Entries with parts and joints
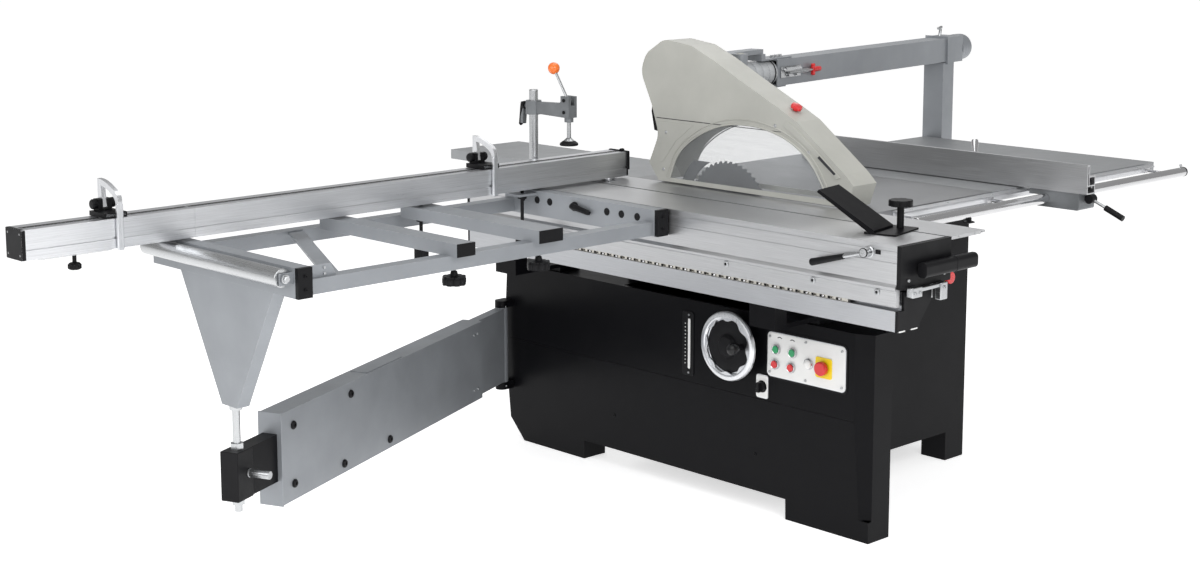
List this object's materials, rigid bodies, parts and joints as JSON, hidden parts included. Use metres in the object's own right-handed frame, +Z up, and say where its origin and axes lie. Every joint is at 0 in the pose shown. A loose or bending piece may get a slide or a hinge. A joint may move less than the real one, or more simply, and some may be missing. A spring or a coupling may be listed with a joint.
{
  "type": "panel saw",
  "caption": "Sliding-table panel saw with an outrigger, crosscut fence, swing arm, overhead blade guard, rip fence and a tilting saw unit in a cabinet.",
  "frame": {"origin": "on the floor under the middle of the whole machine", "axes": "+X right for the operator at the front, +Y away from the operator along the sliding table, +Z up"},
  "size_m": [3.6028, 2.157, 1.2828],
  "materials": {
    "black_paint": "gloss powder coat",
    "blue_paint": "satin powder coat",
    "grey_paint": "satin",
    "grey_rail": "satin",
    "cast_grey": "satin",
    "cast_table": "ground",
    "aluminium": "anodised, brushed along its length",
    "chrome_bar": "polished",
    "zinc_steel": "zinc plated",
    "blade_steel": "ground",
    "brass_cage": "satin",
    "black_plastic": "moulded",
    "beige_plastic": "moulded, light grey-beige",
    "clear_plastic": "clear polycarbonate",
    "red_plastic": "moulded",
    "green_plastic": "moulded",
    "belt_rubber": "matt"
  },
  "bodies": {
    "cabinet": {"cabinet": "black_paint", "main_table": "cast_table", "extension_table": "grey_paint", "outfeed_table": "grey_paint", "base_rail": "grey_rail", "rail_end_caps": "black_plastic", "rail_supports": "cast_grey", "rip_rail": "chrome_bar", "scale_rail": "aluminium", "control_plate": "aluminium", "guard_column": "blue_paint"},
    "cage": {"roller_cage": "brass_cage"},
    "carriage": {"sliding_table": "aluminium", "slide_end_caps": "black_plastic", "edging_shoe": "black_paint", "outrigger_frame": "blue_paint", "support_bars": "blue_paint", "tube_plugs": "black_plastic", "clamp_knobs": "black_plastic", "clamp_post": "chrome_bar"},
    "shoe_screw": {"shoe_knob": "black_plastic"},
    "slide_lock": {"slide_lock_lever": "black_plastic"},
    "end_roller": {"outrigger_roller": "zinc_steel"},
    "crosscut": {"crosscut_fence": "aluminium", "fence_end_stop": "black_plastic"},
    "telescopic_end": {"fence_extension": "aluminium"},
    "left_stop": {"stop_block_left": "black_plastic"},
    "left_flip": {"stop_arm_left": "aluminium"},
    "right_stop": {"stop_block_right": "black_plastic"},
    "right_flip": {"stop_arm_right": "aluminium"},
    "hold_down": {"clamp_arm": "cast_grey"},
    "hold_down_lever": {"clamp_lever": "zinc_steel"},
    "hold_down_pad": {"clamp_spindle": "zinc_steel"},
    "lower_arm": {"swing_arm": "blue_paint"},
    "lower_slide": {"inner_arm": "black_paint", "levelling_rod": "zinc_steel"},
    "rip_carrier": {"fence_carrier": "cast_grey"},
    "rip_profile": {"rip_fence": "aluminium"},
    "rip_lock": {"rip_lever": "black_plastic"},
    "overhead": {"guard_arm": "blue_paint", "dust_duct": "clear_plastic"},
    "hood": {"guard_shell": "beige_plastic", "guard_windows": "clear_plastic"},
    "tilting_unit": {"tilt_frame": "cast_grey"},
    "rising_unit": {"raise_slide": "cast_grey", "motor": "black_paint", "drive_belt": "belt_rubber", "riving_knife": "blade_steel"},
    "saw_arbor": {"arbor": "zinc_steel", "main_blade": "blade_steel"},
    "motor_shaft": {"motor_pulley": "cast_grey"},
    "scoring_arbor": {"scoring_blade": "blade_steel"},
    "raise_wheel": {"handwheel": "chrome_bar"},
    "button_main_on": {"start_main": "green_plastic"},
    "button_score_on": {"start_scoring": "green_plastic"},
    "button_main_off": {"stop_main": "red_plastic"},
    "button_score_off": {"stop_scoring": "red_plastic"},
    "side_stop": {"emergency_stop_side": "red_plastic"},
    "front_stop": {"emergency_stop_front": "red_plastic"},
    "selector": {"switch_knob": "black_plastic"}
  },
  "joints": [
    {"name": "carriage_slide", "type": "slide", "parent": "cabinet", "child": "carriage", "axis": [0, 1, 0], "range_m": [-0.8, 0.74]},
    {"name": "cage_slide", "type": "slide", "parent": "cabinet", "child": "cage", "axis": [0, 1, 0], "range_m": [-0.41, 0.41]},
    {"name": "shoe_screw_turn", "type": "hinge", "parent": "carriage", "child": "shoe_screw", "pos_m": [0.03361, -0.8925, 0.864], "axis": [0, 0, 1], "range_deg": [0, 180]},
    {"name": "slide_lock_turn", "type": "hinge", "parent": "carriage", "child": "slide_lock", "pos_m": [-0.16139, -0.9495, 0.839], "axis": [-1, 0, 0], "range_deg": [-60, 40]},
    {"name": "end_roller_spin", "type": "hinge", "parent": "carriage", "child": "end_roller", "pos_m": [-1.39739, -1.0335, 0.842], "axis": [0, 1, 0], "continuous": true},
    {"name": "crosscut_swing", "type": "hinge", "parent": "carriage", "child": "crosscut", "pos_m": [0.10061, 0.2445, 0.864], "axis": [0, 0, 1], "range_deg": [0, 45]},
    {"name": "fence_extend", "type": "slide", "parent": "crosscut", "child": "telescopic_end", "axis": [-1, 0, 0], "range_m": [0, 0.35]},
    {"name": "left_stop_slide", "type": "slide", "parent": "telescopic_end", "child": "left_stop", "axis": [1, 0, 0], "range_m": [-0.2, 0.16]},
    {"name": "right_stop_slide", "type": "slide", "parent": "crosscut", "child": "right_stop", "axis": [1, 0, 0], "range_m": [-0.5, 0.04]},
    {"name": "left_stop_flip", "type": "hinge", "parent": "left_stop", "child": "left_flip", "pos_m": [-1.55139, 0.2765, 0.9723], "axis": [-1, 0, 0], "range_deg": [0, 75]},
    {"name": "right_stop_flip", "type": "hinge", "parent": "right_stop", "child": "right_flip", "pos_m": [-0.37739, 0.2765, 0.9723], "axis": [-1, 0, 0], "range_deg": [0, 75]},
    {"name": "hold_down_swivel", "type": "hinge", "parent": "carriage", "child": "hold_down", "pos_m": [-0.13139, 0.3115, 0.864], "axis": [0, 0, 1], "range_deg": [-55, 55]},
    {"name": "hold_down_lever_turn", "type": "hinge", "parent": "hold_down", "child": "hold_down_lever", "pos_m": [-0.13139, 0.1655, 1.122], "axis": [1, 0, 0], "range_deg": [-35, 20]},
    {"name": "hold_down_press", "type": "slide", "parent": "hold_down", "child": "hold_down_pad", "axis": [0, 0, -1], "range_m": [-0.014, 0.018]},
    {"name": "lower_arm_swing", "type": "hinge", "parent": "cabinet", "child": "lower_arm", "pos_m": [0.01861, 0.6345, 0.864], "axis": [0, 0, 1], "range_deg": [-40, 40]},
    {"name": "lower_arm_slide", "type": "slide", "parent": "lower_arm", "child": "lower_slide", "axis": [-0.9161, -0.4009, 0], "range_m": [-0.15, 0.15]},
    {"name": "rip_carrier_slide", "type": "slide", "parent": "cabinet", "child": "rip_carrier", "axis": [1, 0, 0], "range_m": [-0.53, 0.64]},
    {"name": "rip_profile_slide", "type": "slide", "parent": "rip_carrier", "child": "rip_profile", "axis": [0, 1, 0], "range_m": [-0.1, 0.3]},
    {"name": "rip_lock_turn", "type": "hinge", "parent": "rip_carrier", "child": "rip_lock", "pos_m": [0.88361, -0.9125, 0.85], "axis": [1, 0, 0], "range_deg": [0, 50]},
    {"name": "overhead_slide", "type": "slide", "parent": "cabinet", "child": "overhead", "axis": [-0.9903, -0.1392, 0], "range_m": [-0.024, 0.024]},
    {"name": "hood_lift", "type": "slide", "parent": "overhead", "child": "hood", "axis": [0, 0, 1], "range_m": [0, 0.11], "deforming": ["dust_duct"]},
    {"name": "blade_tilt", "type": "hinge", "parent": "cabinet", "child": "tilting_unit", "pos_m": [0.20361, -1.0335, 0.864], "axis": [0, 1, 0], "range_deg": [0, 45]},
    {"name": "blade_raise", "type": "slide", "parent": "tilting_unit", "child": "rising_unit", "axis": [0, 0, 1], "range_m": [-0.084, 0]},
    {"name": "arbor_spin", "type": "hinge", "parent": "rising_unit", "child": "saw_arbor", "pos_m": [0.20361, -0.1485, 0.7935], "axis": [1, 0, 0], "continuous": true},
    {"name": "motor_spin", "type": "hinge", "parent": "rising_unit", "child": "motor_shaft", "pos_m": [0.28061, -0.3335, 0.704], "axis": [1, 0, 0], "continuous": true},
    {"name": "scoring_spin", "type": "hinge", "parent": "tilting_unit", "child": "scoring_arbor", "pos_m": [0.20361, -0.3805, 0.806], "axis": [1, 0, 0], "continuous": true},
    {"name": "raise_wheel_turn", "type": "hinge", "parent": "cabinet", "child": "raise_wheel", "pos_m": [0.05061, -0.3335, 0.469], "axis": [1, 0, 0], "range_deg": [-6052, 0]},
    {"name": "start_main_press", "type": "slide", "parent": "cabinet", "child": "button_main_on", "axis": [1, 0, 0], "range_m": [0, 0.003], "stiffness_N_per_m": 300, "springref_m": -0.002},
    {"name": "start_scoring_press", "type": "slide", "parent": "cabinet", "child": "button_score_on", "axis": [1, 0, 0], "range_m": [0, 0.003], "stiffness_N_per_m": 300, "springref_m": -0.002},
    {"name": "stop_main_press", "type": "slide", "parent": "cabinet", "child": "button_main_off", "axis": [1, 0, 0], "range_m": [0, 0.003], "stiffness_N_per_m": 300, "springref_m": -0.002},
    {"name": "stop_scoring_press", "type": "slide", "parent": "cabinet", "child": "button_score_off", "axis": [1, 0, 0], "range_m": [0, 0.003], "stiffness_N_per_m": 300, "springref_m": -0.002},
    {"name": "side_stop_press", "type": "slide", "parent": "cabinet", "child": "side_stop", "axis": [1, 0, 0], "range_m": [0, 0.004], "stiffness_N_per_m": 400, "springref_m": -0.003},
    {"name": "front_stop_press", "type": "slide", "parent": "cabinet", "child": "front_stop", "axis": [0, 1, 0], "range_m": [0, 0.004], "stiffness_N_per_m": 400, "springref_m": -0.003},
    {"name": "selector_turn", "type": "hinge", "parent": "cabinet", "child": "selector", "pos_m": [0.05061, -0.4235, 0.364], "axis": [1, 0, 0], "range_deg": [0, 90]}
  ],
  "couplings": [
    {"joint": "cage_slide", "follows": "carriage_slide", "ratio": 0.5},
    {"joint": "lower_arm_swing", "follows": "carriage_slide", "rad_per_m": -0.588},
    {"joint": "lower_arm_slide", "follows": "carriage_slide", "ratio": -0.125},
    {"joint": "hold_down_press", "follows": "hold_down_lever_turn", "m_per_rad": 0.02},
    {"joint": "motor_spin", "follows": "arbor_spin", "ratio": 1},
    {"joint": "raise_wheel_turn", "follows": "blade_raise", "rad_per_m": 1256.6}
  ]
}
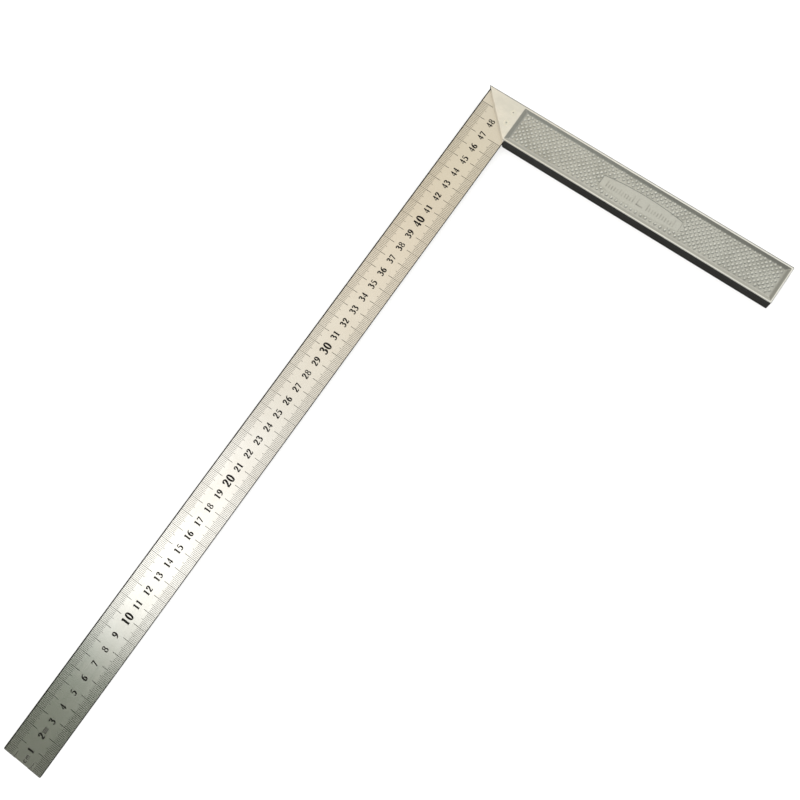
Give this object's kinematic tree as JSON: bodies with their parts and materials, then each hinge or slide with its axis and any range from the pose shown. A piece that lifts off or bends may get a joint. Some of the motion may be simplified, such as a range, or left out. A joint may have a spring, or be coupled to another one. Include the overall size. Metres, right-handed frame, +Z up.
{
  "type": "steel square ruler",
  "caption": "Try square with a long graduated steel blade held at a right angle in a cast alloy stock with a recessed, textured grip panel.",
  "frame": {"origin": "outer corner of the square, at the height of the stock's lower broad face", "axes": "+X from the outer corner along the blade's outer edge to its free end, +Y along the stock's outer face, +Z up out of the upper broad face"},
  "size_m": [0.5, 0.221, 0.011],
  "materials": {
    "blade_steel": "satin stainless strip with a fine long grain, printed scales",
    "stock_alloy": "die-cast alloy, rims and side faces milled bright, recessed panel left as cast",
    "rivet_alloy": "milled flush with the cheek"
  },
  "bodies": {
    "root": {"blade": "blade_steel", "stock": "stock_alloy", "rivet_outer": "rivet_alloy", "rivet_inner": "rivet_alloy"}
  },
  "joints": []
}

What the exercise asks> Only the lines from the one that contains "Give this object's" through the last line should be repeated, each exactly as it stands, with both ends included.

Result below>
Give this object's kinematic tree as JSON: bodies with their parts and materials, then each hinge or slide with its axis and any range from the pose shown. A piece that lifts off or bends may get a joint. Some of the motion may be simplified, such as a range, or left out. A joint may have a spring, or be coupled to another one. Include the overall size. Metres, right-handed frame, +Z up.
{
  "type": "steel square ruler",
  "caption": "Try square with a long graduated steel blade held at a right angle in a cast alloy stock with a recessed, textured grip panel.",
  "frame": {"origin": "outer corner of the square, at the height of the stock's lower broad face", "axes": "+X from the outer corner along the blade's outer edge to its free end, +Y along the stock's outer face, +Z up out of the upper broad face"},
  "size_m": [0.5, 0.221, 0.011],
  "materials": {
    "blade_steel": "satin stainless strip with a fine long grain, printed scales",
    "stock_alloy": "die-cast alloy, rims and side faces milled bright, recessed panel left as cast",
    "rivet_alloy": "milled flush with the cheek"
  },
  "bodies": {
    "root": {"blade": "blade_steel", "stock": "stock_alloy", "rivet_outer": "rivet_alloy", "rivet_inner": "rivet_alloy"}
  },
  "joints": []
}